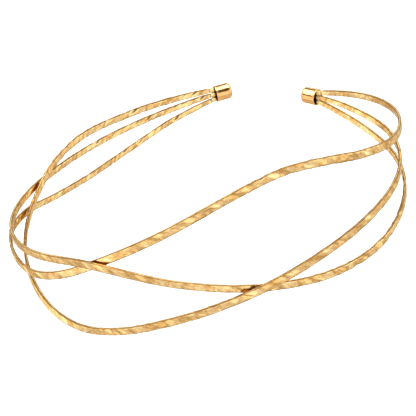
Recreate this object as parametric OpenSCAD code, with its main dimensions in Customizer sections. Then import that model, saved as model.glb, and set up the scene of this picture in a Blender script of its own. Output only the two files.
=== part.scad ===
// Open wire headband: three flat hammered wires that cross over each other round the head and are
// gathered at the back into two small domed end caps. Lengths are in millimetres.
// The front of the band faces -Y, the open back faces +Y, and it lies on the floor at z = 0.

/* [Plan of the band] */
// Mean distance of the wires from the middle of the head
mean_r = 71.5; // [65:0.5:78]
// How much further out the back is than the front, halved
egg = 3.5; // [2:0.5:5]
// How much longer the band is from front to back than across, halved
long = 2.0; // [1:0.5:3]

/* [Wires] */
// Height of the flattened wire where it is widest
wire_w = 2.9; // [2.5:0.1:3]
// Thickness of the flattened wire, in towards the head
wire_t = 1.1; // [0.9:0.05:1.2]
// Width of the worn edge between the flat face and the narrow side
edge = 0.28; // [0.2:0.02:0.3]
// Degrees round the head from one section of a wire to the next
step = 2; // [2:0.5:4]

/* [Hammer marks] */
// Depth of the hammer marks on the outer face
mark = 0.12; // [0:0.02:0.16]
// How much the height of the wire swells and shrinks under the hammer
swell = 0.07; // [0:0.01:0.1]

/* [Wire ends] */
// Diameter of the round end that goes into a cap
end_d = 1.5; // [1.2:0.05:1.5]
// Distance between the ends, one above the other in the cap
end_pitch = 1.9; // [1.7:0.05:1.95]
// How far the round end shows before the cap
end_show = 1.6; // [1:0.2:3]
// How far the round end goes into the cap
end_in = 4.0; // [3:0.5:4]

/* [End caps] */
// Outer diameter of a cap
cap_d = 6.4; // [6.4:0.1:6.8]
// Length of a cap from its mouth to its domed tip
cap_len = 6.7; // [6.5:0.1:8.5]
// Thickness of the cap's wall
cap_wall = 0.35; // [0.3:0.05:0.4]
// Degrees round from the front to the mouth of the left cap
left_a = 163.4; // [162:0.2:165]
// Degrees round from the front to the mouth of the right cap
right_a = 164.2; // [162:0.2:165]
// Degrees that the left cap points back from straight across
left_swing = 36; // [28:1:40]
// Degrees that the right cap points back from straight across
right_swing = 16; // [12:1:22]
// How far the left cap rises towards its tip for each millimetre of length
left_rise = 0; // [0:0.05:0.2]
// How far the right cap rises towards its tip for each millimetre of length
right_rise = 0.1; // [0:0.05:0.2]
// Radius of the rounded shoulder at the tip
cap_round = 1.5; // [1:0.1:1.8]
// Width of the raised lip round the mouth
lip_w = 0.6; // [0.4:0.1:1]
// Height of the raised lip above the wall
lip_h = 0.1; // [0.05:0.05:0.15]

/* [How it lies] */
// Tip forward about the X axis, in degrees
rest_tip = -3.3; // [-4:0.1:-2]
// Lean about the Y axis, in degrees
rest_lean = 0.7; // [0:0.05:1.5]

/* [Show] */
// Part to draw

/* [Hidden] */
$fn = 48;
gold = [0.86, 0.68, 0.38];
cap_gold = [0.88, 0.71, 0.42];

// One row for each place where a wire is set out, from the left cap, by the front at 0, to the right
// cap. [degrees round from the front, distance outside the plan, height above the band's own
// middle, share of the wire's greatest width]
low_rows = [
    [-164, 3, 3.5, 0.68],
    [-150, 0.75, 4, 0.83],
    [-134, -0.25, 4.25, 0.9],
    [-118, -0.5, 4.25, 0.9],
    [-104, -0.5, 1, 0.86],
    [-90, -1, -4, 0.86],
    [-72, -1.75, -8.5, 0.84],
    [-52, -2, -12.5, 0.82],
    [-34, -1.5, -16.5, 0.8],
    [-20, -1, -17.75, 0.83],
    [-6, 0, -15.5, 0.9],
    [12, 1, -10.7, 0.97],
    [34, 1.5, -5.7, 0.98],
    [56, 1.25, -1.8, 0.97],
    [78, 0.5, -0.4, 0.95],
    [102, -0.25, -1, 0.88],
    [126, -0.5, -1, 0.8],
    [146, -0.5, -1.25, 0.76],
    [164, 0, 0.4, 0.66]
];
middle_rows = [
    [-164, 3, 1.75, 0.66],
    [-150, 1, 0, 0.76],
    [-134, 0.5, -1.5, 0.81],
    [-110, 0.75, -2.5, 0.83],
    [-92, 0.75, -1.5, 0.83],
    [-72, 0.25, 1, 0.86],
    [-52, 0.25, 4, 0.87],
    [-34, 0.5, 7, 0.89],
    [-14, 0.75, 10, 0.92],
    [-2, 0.75, 8.25, 0.93],
    [14, 0.25, 2.2, 0.86],
    [36, -0.25, -5.75, 0.87],
    [58, -0.25, -11.5, 0.93],
    [78, 0, -13.4, 0.86],
    [98, 0, -12.25, 0.8],
    [120, -0.25, -10.25, 0.77],
    [140, -0.5, -8.25, 0.76],
    [152, -0.75, -5.25, 0.74],
    [164, -0.75, -1.2, 0.66]
];
upper_rows = [
    [-164, 3, -0.25, 0.66],
    [-150, 0.75, -4.5, 0.74],
    [-134, -0.25, -10, 0.76],
    [-118, -0.25, -12.75, 0.75],
    [-102, -0.25, -11, 0.8],
    [-84, 0.5, -5.75, 0.86],
    [-66, 1.5, -2.5, 0.89],
    [-50, 1.5, -2.5, 0.9],
    [-36, 0.75, -1.75, 0.91],
    [-22, -0.25, 2.75, 0.94],
    [-6, -1, 10.6, 0.98],
    [12, -1.5, 19.1, 0.98],
    [28, -1.5, 26.2, 0.95],
    [40, -1.25, 29.8, 0.95],
    [50, -1.25, 30.4, 0.97],
    [62, -0.75, 27.5, 1],
    [78, 0, 21.2, 1],
    [98, 1, 14.5, 0.95],
    [122, 1.5, 9.8, 0.92],
    [144, 1.25, 5.75, 0.84],
    [164, 0.75, 2, 0.68]
];

function unit(v) = v / norm(v);
function plan_r(a) = mean_r - egg * cos(a) + long * cos(2 * a);
function outward(a) = [sin(a), -cos(a), 0];

// The row that starts the stretch that holds angle a
function stretch(rows, a) =
    min(len(rows) - 2, max([for (i = [0 : len(rows) - 2]) rows[i][0] <= a ? i : 0]));
function slope(rows, i) =
    let (before = rows[max(0, i - 1)], after = rows[min(len(rows) - 1, i + 1)])
    (after - before) / (after[0] - before[0]);
// A smooth curve through the rows, as [degrees, outside the plan, height, share of the width]
function follow(rows, a) =
    let (i = stretch(rows, a), p = rows[i], q = rows[i + 1], span = q[0] - p[0], s = (a - p[0]) / span)
    (2 * pow(s, 3) - 3 * pow(s, 2) + 1) * p
    + (pow(s, 3) - 2 * pow(s, 2) + s) * span * slope(rows, i)
    + (3 * pow(s, 2) - 2 * pow(s, 3)) * q
    + (pow(s, 3) - pow(s, 2)) * span * slope(rows, i + 1);
function middle_of(rows, a) =
    let (at = follow(rows, a))
    (plan_r(a) + at[1]) * outward(a) + [0, 0, at[2]];

// Where each cap's mouth is and which way the cap points
left_mouth = middle_of(middle_rows, -left_a);
right_mouth = middle_of(low_rows, right_a);
left_way = unit([cos(left_swing), sin(left_swing), left_rise]);
right_way = unit([-cos(right_swing), sin(right_swing), right_rise]);

// The ends stand one above the other across the cap. layer is 1 for the top end, 0 or -1.
function across(way) = unit([0, 0, 1] - way * way[2]);
function end_at(mouth, way, layer, run) = mouth + way * run + across(way) * end_pitch * layer;

// Sections of one wire: [middle, along, out, half height, half thickness, edge, mark]
function hammer(i, seed) = sin(i * 151 + seed * 67) * cos(i * 43 + seed * 29);
function section_at(centre, along, out, full, share, i, seed) =
    let (
        half_w = (wire_w * share + swell * hammer(i, seed)) / 2,
        half_t = wire_t / 2,
        small = end_d / 2,
        cut = edge + (small * 0.586 - edge) * (1 - full)
    )
    [
        centre,
        along,
        unit(out - along * (out * along)),
        small + (half_w - small) * full,
        small + (half_t - small) * full,
        cut,
        full * mark * abs(hammer(i + 7, seed))
    ];

// How much of the full flat section a wire has at a distance d from the cap's mouth
function fullness(d) = let (s = min(1, max(0, (d - end_show) / 2))) s * s * (3 - 2 * s);

// How far angle a is along the band from each cap's mouth
function from_left(a) = (a + left_a) * mean_r * PI / 180;
function from_right(a) = (right_a - a) * mean_r * PI / 180;
function ease(d) = let (s = min(1, max(0, 1 - d / 12))) s * s * (3 - 2 * s);
// The wire's middle, drawn in near each cap so that it meets its own place in the mouth
function wire_point(rows, a, left_layer, right_layer) =
    let (
        free = middle_of(rows, a),
        to_left = end_at(left_mouth, left_way, left_layer, 0) - middle_of(rows, -left_a),
        to_right = end_at(right_mouth, right_way, right_layer, 0) - middle_of(rows, right_a)
    )
    free + to_left * ease(from_left(a)) + to_right * ease(from_right(a));

function wire_sections(rows, left_layer, right_layer, seed) =
    let (
        first = ceil(-left_a / step + 0.4) * step,
        angles = [for (a = [first : step : right_a - 0.4 * step]) a],
        left_end = [
            for (run = [end_in, end_in / 2, 0])
                section_at(end_at(left_mouth, left_way, left_layer, run), -left_way,
                    outward(-left_a), 0, 0, 0, seed)
        ],
        right_end = [
            for (run = [0, end_in / 2, end_in])
                section_at(end_at(right_mouth, right_way, right_layer, run), right_way,
                    outward(right_a), 0, 0, 0, seed)
        ]
    )
    concat(
        left_end,
        [
            for (i = [0 : len(angles) - 1])
                let (
                    a = angles[i],
                    near = min(from_left(a), from_right(a)),
                    before = wire_point(rows, a - 0.5, left_layer, right_layer),
                    after = wire_point(rows, a + 0.5, left_layer, right_layer)
                )
                section_at(wire_point(rows, a, left_layer, right_layer), unit(after - before),
                    outward(a), fullness(near), follow(rows, a)[3], i, seed)
        ],
        right_end
    );

// Eight corners round one section, the outer face first and lowered by its hammer mark
function corners(s) =
    let (
        up = cross(s[1], s[2]),
        h = s[3],
        t = s[4],
        c = s[5],
        outer = t - s[6],
        pairs = [
            [outer, h - c],
            [outer - c, h],
            [c - t, h],
            [-t, h - c],
            [-t, c - h],
            [c - t, -h],
            [outer - c, -h],
            [outer, c - h]
        ]
    )
    [for (p = pairs) s[0] + s[2] * p[0] + up * p[1]];

// Turns a point from the band's own level to the way it lies, then sets it over the origin
function turn(p) =
    let (
        y = p[1] * cos(rest_tip) - p[2] * sin(rest_tip),
        z = p[1] * sin(rest_tip) + p[2] * cos(rest_tip)
    )
    [p[0] * cos(rest_lean) + z * sin(rest_lean), y, z * cos(rest_lean) - p[0] * sin(rest_lean)];

function wire_corners(sections) = [for (s = sections) for (p = corners(s)) turn(p)];
low_points = wire_corners(wire_sections(low_rows, 1, 0, 1));
middle_points = wire_corners(wire_sections(middle_rows, 0, -1, 2));
upper_points = wire_corners(wire_sections(upper_rows, -1, 1, 3));

// The furthest a cap reaches along one axis, dir being 1 or -1
function cap_reach(mouth, way, axis, dir) =
    let (
        m = turn(mouth),
        w = turn(way),
        wide = sqrt(1 - w[axis] * w[axis]),
        lip = m[axis] * dir + (cap_d / 2 + lip_h) * wide,
        shoulder = m[axis] * dir + (cap_len - cap_round) * w[axis] * dir
            + (cap_d / 2 - cap_round) * wide + cap_round
    )
    max(lip, shoulder);
function reach(axis, dir) =
    max(concat(
        [for (set = [low_points, middle_points, upper_points]) max([for (p = set) p[axis] * dir])],
        [cap_reach(left_mouth, left_way, axis, dir), cap_reach(right_mouth, right_way, axis, dir)]
    ));
shift = [
    (reach(0, -1) - reach(0, 1)) / 2,
    (reach(1, -1) - reach(1, 1)) / 2,
    reach(2, -1)
];

// A closed skin over the sections of one wire
module wire_skin(points) {
    last = len(points) / 8 - 1;
    sides = [
        for (i = [0 : last - 1]) for (j = [0 : 7])
            let (a = i * 8 + j, b = i * 8 + (j + 1) % 8)
            each [[a, a + 8, b], [b, a + 8, b + 8]]
    ];
    near_end = [[for (j = [0 : 7]) j]];
    far_end = [[for (j = [7 : -1 : 0]) last * 8 + j]];
    translate(shift)
        polyhedron(points = points, faces = concat(near_end, sides, far_end), convexity = 12);
}

module low_front_wire() {
    color(gold) wire_skin(low_points);
}

module middle_front_wire() {
    color(gold) wire_skin(middle_points);
}

module upper_front_wire() {
    color(gold) wire_skin(upper_points);
}

// A cap drawn with its mouth on the floor and its tip up
module cap_body() {
    r = cap_d / 2;
    bore = r - cap_wall;
    rotate_extrude()
        difference() {
            union() {
                square([r, cap_len - cap_round]);
                square([r + lip_h, lip_w]);
                square([r - cap_round, cap_len]);
                translate([r - cap_round, cap_len - cap_round])
                    intersection() {
                        circle(r = cap_round);
                        square(cap_round + 1);
                    }
            }
            translate([-1, -1])
                square([bore + 1, cap_len - cap_wall - cap_round * 0.3 + 1]);
        }
}

module set_cap(mouth, way) {
    at = turn(mouth) + shift;
    w = turn(way);
    translate(at)
        rotate([0, acos(w[2]), atan2(w[1], w[0])])
            cap_body();
}

module left_end_cap() {
    color(cap_gold) set_cap(left_mouth, left_way);
}

module right_end_cap() {
    color(cap_gold) set_cap(right_mouth, right_way);
}

low_front_wire();
middle_front_wire();
upper_front_wire();
left_end_cap();
right_end_cap();
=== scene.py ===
"""Open wire headband: three hammered gold wires that cross round the head and meet in two end caps.

The band's own frame has the front at -Y and the open back at +Y. Sizes are in millimetres in this
file and become metres where a mesh is made. The wires' tables repeat those of the part's source, and
the place of the band over the origin is worked out from the frame.
"""
import logging
from dataclasses import dataclass, field, replace
from enum import Enum
from math import acos, atan2, ceil, cos, e, pi, radians, sin, sqrt

import bpy
from mathutils import Matrix, Vector
from mathutils.kdtree import KDTree


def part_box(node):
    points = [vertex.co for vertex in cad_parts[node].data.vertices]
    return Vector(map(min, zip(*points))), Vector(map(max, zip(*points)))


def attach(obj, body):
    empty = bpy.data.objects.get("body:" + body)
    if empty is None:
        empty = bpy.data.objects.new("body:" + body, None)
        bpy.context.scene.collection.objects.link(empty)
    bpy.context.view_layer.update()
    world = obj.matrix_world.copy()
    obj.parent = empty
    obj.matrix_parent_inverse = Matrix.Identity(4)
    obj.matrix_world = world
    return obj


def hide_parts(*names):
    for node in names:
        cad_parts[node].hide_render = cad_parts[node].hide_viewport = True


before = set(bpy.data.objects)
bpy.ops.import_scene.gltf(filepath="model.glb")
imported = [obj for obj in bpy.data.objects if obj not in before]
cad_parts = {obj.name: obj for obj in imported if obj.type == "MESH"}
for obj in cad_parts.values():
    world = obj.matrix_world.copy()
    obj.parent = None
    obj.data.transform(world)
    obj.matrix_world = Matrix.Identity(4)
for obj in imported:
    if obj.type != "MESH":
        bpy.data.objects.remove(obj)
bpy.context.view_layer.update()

log = logging.getLogger("headband")
MM = 0.001
PHOTO_SIDE = 416


class Slot(Enum):
    """The record's material slots."""

    WIRE = "hammered_gold"
    CAP = "polished_gold"


class Layer(Enum):
    """Where a wire's end stands in the mouth of a cap, one above the other."""

    TOP = 1
    MIDDLE = 0
    BOTTOM = -1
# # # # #
Work to complete => Your answer should be exactly the lines of the data above, from the first through the line containing "swell = 0.07; // [0:0.01:0.1]".

Answer =>
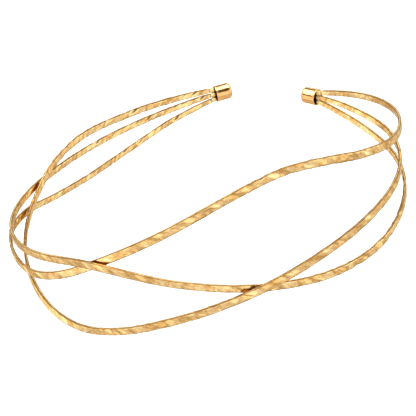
Recreate this object as parametric OpenSCAD code, with its main dimensions in Customizer sections. Then import that model, saved as model.glb, and set up the scene of this picture in a Blender script of its own. Output only the two files.
=== part.scad ===
// Open wire headband: three flat hammered wires that cross over each other round the head and are
// gathered at the back into two small domed end caps. Lengths are in millimetres.
// The front of the band faces -Y, the open back faces +Y, and it lies on the floor at z = 0.

/* [Plan of the band] */
// Mean distance of the wires from the middle of the head
mean_r = 71.5; // [65:0.5:78]
// How much further out the back is than the front, halved
egg = 3.5; // [2:0.5:5]
// How much longer the band is from front to back than across, halved
long = 2.0; // [1:0.5:3]

/* [Wires] */
// Height of the flattened wire where it is widest
wire_w = 2.9; // [2.5:0.1:3]
// Thickness of the flattened wire, in towards the head
wire_t = 1.1; // [0.9:0.05:1.2]
// Width of the worn edge between the flat face and the narrow side
edge = 0.28; // [0.2:0.02:0.3]
// Degrees round the head from one section of a wire to the next
step = 2; // [2:0.5:4]

/* [Hammer marks] */
// Depth of the hammer marks on the outer face
mark = 0.12; // [0:0.02:0.16]
// How much the height of the wire swells and shrinks under the hammer
swell = 0.07; // [0:0.01:0.1]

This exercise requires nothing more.